Now look at it from the band’s perspective. They also have liability while they perform. Many contracts The Professional Concert Photographers sign have very specific language about their limited liability in case of injury during their shows. As well as, where and when the images obtained can be posted and legally used. These fans are unknown to everyone and have not signed anything that pertains to the governing rules. Bands don’t want this chaos in front of them while they perform. Remember, The Professional Concert Photographer doesn’t use a flash and is clad in black so as to not distract the performers on stage, or the audience. A photo pit full of extra exuberant fans does not follow those guidelines in the least. Unless you are KISS who sold photo pit access to cocktail-carrying VIP fans to squeeze out a few extra bucks on their final farewell tour. (True Story) So more and more, band management has shown their dissatisfaction with festival security in how they manage the photo pit, and their only recourse is to close the photo pit during their performance. This happened at a recent festival I attended, after shooting 13 bands over 10 hours, the access to shoot the headliner (The Final Band), was denied to The Professional Concert Photographer and covering the complete festival for their approved publication because of relaxed security that manifested as the day went on. It almost happened at another festival two years ago, but the festival decided to limit access to The Professional Concert Photographers and not allow the amateur concert photographers access, by only allowing photographers with professional equipment to enter the photo pit.

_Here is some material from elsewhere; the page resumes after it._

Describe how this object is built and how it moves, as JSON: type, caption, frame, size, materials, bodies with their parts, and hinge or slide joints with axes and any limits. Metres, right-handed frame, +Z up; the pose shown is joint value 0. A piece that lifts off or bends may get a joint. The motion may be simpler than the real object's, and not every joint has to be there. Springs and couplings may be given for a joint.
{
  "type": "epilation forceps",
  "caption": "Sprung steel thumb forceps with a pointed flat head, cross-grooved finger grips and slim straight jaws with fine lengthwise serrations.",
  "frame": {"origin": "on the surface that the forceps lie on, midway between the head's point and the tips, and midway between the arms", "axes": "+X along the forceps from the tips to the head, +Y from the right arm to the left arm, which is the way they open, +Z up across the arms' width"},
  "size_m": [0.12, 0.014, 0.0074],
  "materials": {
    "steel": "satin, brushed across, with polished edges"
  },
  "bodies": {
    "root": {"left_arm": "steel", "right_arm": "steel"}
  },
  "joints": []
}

You reading this may think it’s a petty argument. But, by doing so, the group in the pit that was growing with every band performing was at around 25 to 30 iPhone dancing maniacs in the photo pit to just the seven approved Professional Concert Photographers. The work was easier and less physical and it was a pleasure to end the festival on that note after coverage being harder and harder as the crowd in the pit grew with each band. The Professional Concert Photographer grows tired as the day goes on walking from stage to stage in the unprotected sun and the heat of the day. It was nice that the band interjected and the festival stood up for The Professional Concert Photographers to complete their assignments in that instance.


Something is going to give, or the great iconic images that we all know and love will cease to exist and be

replaced by amateur iPhone pictures that will create a whole new history from unknown artists.